Beyond these sources, which may be called literary, there is another class of great importance: the monumental. An epigram purports to be an inscription actually carved or written upon some monument or memorial. Since archaeology became systematically studied, original inscriptions, chiefly on marble, are from time to time brought to light, many of which are in elegiac verse. The admirable work of Kaibel[3] has made it superfluous to traverse the vast folios of the Corpus Inscriptionum in search of what may still be hidden there. It supplies us with several epigrams of real literary value; while the best of those discovered before this century are included in appendices to the great works of Brunck and Jacobs. Most of these monumental inscriptions are naturally sepulchral. They are of all ages and countries within the compass of Graeco-Roman civilisation, from the epitaph, magnificent in its simplicity, sculptured on the grave of Cleoetes the Athenian when Athens was still a small and insignificant town, to the last outpourings of the ancient spirit on the tombs reared, among strange gods and barbarous faces, over Paulina of Ravenna or Vibius Licinianus of Nîmes.[4]
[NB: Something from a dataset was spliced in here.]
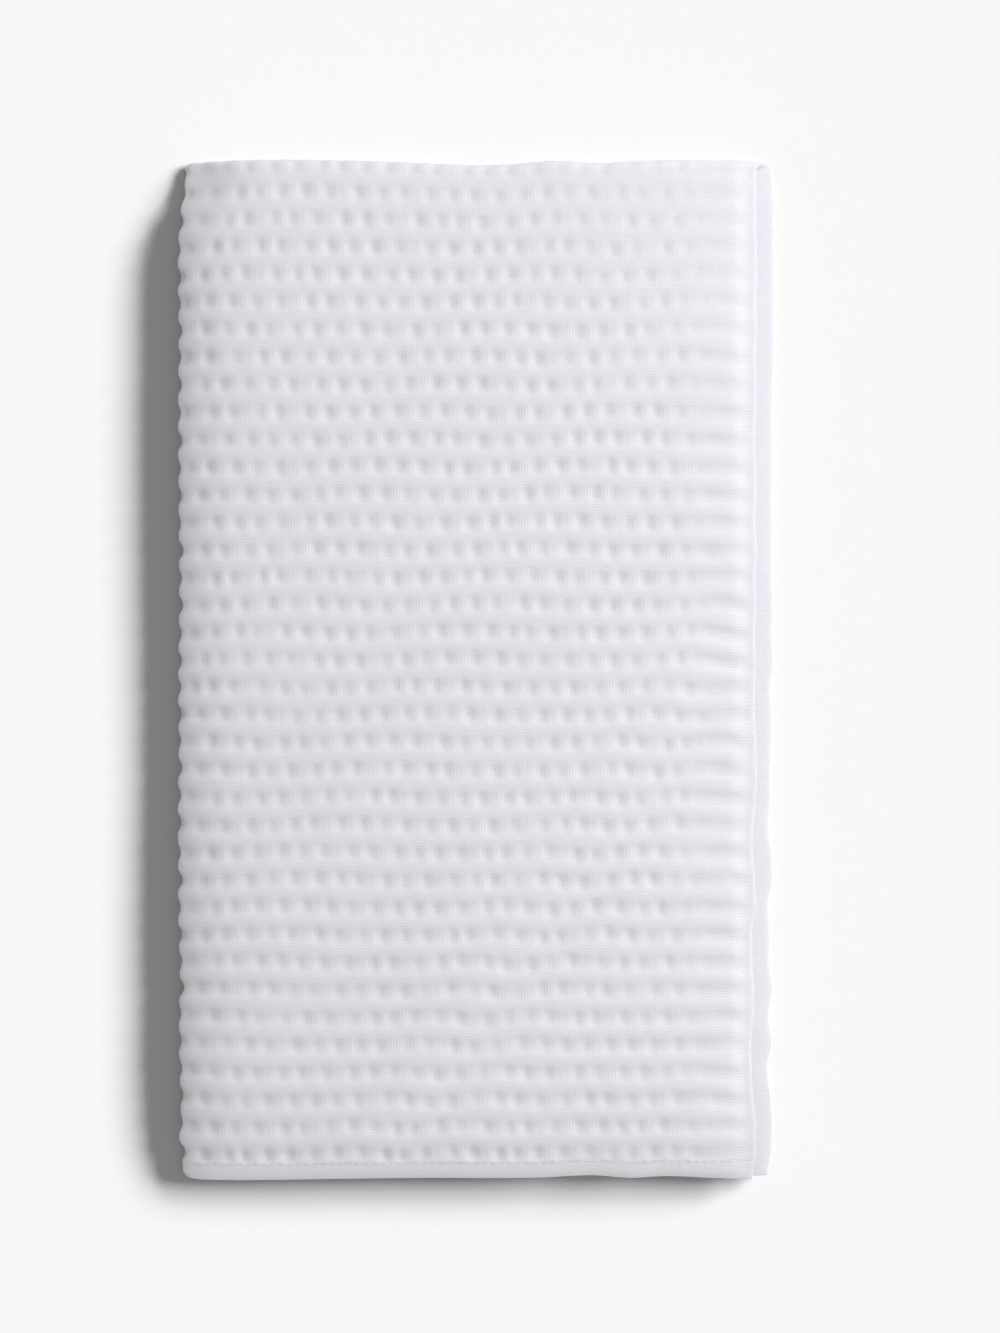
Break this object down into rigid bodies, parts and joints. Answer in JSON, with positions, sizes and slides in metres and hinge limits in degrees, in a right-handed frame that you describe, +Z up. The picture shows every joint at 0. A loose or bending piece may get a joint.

It has already been pointed out by how slight a boundary the epigram is kept distinct from other forms of poetry, and how in extreme cases its essence may remain undefinable. The two fragments of Theognis and one of Mimnermus included here[5] illustrate this. They are examples of a large number like them, which are not, strictly speaking, epigrams; being probably passages from continuous poems, selected, at least in the case of Theognis, for an Anthology of his works.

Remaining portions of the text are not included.